#### WHAT THE EXERCISE ASKS
Extract each line containing the string "scene".

□ □ □ □ □

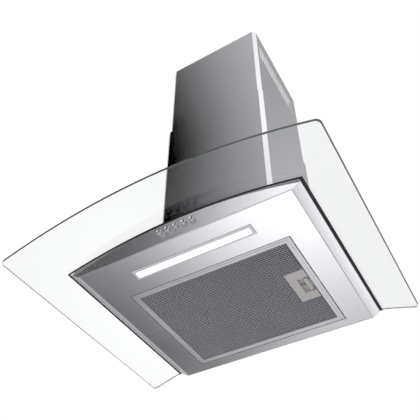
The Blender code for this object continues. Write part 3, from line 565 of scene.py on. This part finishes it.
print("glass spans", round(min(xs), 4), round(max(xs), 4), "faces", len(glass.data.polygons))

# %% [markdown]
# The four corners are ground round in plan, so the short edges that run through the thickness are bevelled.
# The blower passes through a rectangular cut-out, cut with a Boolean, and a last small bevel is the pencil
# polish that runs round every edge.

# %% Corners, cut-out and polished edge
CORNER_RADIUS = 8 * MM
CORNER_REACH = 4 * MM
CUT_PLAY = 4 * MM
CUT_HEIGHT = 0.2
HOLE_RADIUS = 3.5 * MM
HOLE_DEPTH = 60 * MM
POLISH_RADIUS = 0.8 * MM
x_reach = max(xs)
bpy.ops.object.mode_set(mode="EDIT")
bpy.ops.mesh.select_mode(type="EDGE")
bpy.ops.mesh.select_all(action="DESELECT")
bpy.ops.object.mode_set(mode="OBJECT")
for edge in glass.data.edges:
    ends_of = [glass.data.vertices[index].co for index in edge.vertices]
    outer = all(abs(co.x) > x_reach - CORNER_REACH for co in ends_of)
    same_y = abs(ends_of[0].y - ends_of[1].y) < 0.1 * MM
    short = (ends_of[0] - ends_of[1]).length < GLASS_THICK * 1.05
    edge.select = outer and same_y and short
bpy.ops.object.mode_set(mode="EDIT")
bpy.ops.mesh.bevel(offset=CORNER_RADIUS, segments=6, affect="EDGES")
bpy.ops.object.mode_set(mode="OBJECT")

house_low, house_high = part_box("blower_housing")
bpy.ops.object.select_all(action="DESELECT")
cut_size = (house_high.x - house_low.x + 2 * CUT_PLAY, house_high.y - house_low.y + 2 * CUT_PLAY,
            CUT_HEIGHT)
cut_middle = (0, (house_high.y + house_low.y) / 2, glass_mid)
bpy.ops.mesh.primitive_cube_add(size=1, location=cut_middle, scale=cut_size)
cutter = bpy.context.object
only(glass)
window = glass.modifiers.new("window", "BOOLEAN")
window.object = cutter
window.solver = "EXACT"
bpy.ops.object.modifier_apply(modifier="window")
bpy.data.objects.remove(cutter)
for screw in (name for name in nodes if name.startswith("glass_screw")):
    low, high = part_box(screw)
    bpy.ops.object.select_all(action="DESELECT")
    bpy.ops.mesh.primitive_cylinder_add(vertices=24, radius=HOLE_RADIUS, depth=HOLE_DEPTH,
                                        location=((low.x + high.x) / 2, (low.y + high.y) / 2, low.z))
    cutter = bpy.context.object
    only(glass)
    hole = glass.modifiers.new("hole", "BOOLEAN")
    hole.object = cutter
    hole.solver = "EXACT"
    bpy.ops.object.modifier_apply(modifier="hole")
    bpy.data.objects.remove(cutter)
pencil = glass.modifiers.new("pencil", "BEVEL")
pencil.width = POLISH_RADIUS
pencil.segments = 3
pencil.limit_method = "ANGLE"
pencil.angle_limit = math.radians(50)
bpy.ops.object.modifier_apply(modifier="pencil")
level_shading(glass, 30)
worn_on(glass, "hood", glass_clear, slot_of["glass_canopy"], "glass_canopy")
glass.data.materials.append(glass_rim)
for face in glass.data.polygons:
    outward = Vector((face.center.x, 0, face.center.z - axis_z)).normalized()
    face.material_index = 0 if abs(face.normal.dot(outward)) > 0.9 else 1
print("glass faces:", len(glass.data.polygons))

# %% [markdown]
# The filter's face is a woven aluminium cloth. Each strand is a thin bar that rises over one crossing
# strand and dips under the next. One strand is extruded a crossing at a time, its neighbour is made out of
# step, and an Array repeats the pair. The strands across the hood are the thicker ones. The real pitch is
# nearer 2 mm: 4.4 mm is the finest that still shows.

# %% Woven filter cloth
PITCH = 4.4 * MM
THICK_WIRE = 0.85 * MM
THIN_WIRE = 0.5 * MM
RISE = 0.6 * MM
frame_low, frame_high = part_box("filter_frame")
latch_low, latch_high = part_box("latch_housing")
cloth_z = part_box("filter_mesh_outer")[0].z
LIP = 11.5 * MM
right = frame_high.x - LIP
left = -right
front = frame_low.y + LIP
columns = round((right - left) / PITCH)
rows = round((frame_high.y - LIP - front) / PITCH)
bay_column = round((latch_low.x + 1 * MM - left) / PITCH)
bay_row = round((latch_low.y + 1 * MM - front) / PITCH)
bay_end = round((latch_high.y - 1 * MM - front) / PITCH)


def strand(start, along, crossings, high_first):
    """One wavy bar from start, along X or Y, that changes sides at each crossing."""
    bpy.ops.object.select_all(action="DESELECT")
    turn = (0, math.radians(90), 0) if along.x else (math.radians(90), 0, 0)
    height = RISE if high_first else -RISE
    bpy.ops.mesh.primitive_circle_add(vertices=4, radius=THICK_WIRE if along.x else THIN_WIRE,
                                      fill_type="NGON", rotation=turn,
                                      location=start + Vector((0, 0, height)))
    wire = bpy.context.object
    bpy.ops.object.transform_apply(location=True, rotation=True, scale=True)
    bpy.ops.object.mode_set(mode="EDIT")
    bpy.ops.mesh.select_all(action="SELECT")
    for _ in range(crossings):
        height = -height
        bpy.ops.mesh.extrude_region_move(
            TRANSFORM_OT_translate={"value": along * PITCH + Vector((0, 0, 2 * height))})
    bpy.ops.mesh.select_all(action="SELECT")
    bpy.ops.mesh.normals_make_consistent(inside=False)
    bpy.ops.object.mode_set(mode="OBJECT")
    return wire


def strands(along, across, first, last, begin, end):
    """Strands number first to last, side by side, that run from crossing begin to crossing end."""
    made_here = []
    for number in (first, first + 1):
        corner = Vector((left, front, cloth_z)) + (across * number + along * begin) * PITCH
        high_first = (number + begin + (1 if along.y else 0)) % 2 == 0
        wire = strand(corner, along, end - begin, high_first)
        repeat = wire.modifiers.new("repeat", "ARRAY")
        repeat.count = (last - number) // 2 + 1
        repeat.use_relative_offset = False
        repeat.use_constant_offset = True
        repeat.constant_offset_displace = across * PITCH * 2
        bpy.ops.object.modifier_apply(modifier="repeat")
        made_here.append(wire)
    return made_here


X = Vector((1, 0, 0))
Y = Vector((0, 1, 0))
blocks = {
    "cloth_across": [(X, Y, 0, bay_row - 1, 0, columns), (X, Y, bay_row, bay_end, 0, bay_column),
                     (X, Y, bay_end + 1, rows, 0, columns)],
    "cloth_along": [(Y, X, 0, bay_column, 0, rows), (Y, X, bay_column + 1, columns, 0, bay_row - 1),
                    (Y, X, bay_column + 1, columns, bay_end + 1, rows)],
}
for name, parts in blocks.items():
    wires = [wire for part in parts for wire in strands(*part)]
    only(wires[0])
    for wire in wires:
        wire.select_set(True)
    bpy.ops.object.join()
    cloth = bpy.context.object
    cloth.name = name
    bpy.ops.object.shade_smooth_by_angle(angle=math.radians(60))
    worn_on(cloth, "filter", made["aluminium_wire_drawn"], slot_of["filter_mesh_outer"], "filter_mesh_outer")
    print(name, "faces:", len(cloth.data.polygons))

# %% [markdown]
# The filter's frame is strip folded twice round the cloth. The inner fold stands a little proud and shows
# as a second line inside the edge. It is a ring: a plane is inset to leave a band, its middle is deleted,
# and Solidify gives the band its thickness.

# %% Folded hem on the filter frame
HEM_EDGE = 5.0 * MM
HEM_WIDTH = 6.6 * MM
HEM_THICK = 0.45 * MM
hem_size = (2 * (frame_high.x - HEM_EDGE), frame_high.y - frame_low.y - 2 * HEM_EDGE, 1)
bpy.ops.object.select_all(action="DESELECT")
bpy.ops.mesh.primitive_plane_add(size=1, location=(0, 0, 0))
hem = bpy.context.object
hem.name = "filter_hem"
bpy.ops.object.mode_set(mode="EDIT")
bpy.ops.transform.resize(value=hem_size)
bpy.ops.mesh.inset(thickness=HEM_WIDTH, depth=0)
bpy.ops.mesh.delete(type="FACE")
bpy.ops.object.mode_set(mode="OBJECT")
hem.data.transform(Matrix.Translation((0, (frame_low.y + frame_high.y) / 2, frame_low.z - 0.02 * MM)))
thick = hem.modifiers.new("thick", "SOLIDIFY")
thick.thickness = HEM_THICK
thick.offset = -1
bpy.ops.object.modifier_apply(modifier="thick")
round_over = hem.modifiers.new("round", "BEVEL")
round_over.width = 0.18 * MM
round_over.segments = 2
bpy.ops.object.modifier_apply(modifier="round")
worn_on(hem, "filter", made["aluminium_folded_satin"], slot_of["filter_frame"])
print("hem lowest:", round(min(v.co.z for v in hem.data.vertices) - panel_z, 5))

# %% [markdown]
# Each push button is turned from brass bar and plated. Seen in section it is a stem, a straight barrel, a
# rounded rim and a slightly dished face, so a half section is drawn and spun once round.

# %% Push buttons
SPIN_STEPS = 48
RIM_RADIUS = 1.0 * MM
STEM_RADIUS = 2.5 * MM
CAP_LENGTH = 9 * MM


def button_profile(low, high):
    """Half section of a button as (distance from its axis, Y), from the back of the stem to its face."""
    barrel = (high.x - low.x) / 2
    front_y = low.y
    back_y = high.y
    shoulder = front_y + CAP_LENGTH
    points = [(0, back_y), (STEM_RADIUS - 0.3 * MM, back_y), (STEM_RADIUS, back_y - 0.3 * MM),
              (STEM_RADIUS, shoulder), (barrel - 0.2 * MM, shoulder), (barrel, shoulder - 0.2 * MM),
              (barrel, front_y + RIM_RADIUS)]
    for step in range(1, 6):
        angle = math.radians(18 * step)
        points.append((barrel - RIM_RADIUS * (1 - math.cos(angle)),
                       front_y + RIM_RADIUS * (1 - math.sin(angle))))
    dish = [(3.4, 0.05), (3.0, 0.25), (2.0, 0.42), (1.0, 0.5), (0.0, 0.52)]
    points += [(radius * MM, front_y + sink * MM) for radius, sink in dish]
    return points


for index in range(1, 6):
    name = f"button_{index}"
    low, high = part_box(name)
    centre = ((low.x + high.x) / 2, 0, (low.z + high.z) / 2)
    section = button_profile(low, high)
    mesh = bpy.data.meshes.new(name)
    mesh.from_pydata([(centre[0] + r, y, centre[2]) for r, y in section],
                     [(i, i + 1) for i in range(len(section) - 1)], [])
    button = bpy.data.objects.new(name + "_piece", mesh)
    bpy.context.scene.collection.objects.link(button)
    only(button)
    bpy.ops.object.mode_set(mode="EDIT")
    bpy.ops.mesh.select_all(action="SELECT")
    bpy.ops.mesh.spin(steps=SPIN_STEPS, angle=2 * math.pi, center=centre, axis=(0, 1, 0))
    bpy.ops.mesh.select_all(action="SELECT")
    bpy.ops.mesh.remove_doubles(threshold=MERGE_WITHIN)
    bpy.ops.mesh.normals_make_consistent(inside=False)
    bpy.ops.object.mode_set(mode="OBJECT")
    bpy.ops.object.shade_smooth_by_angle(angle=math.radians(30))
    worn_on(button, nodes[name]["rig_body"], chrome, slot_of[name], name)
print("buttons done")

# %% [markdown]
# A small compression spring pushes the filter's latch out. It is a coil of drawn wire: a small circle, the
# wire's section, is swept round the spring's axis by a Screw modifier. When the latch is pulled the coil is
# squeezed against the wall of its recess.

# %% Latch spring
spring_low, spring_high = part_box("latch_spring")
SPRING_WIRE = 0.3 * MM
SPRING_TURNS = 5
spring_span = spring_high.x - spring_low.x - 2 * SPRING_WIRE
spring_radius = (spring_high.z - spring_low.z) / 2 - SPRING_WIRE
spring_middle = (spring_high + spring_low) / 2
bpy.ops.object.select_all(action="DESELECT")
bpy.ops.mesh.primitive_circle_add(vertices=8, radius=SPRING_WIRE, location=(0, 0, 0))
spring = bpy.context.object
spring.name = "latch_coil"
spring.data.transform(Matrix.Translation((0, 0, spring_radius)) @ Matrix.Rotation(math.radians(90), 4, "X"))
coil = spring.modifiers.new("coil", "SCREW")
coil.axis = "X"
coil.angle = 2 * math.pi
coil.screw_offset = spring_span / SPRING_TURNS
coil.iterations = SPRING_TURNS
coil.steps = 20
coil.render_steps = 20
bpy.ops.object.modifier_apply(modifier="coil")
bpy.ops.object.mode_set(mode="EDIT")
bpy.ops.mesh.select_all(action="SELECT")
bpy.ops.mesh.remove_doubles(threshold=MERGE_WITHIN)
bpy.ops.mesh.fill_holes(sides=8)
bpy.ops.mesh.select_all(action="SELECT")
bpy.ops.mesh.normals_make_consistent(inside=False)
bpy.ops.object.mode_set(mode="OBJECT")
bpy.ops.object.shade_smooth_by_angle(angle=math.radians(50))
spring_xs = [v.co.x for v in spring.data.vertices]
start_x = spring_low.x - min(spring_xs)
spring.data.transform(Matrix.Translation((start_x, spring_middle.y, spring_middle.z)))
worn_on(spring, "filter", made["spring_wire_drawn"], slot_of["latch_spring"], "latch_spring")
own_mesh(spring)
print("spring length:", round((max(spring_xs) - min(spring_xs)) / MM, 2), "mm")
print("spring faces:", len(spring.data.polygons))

□ □ □ □ □

#### RIGHT ANSWER
The Blender code for this object continues. Write part 3, from line 565 of scene.py on. This part finishes it.
    bpy.context.scene.collection.objects.link(button)